Dataset section:
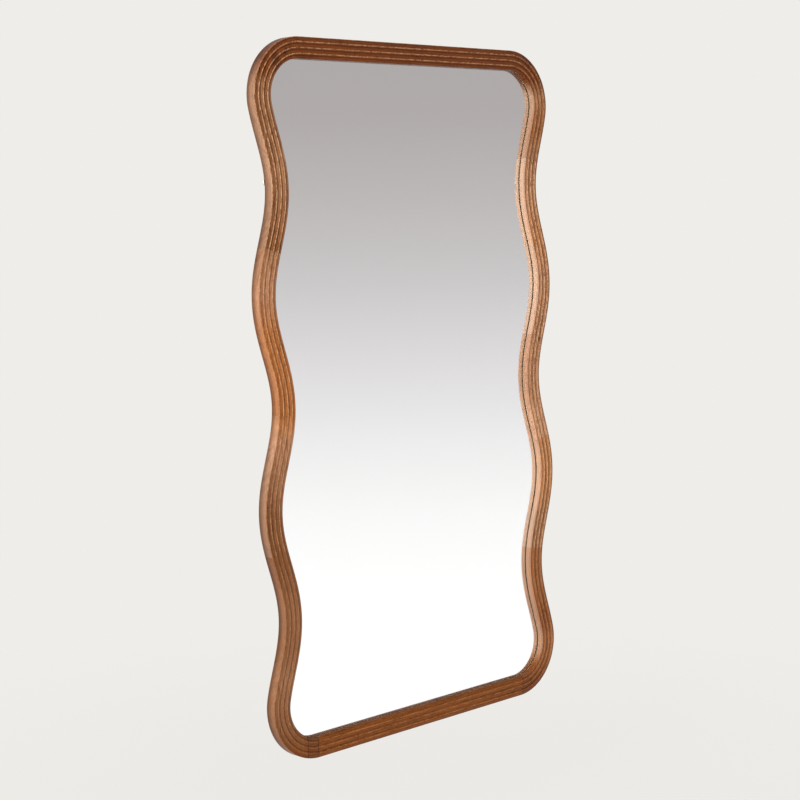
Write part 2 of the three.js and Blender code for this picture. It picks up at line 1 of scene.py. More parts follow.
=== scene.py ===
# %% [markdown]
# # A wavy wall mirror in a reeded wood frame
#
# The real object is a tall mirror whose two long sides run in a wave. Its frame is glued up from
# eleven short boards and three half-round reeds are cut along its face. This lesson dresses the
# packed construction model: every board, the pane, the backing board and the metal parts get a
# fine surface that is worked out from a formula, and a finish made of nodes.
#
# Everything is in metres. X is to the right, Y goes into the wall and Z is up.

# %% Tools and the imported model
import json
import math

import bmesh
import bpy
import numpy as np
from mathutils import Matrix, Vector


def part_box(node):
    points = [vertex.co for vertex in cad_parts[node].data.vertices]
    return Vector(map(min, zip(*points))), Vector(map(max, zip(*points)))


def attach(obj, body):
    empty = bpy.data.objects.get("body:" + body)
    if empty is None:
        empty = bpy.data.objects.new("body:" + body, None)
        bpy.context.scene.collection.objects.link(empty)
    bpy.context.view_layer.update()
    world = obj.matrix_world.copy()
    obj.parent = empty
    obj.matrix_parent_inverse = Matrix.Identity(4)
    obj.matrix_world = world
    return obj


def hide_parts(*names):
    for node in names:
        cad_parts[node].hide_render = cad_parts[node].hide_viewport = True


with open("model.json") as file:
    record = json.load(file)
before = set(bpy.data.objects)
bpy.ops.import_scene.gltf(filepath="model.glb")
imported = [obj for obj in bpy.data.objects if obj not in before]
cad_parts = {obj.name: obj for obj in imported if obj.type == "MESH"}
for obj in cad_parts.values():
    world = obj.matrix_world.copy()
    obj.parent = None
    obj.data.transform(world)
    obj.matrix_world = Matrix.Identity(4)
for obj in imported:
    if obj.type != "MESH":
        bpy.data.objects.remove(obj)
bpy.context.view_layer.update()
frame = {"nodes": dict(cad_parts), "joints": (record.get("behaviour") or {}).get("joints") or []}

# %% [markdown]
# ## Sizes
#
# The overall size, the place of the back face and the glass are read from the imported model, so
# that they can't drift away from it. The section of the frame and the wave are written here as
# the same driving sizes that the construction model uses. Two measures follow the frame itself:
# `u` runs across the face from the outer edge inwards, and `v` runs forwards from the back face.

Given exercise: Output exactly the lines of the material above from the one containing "obj.parent = empty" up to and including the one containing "obj.parent = None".

Exercise result:
    obj.parent = empty
    obj.matrix_parent_inverse = Matrix.Identity(4)
    obj.matrix_world = world
    return obj


def hide_parts(*names):
    for node in names:
        cad_parts[node].hide_render = cad_parts[node].hide_viewport = True


with open("model.json") as file:
    record = json.load(file)
before = set(bpy.data.objects)
bpy.ops.import_scene.gltf(filepath="model.glb")
imported = [obj for obj in bpy.data.objects if obj not in before]
cad_parts = {obj.name: obj for obj in imported if obj.type == "MESH"}
for obj in cad_parts.values():
    world = obj.matrix_world.copy()
    obj.parent = None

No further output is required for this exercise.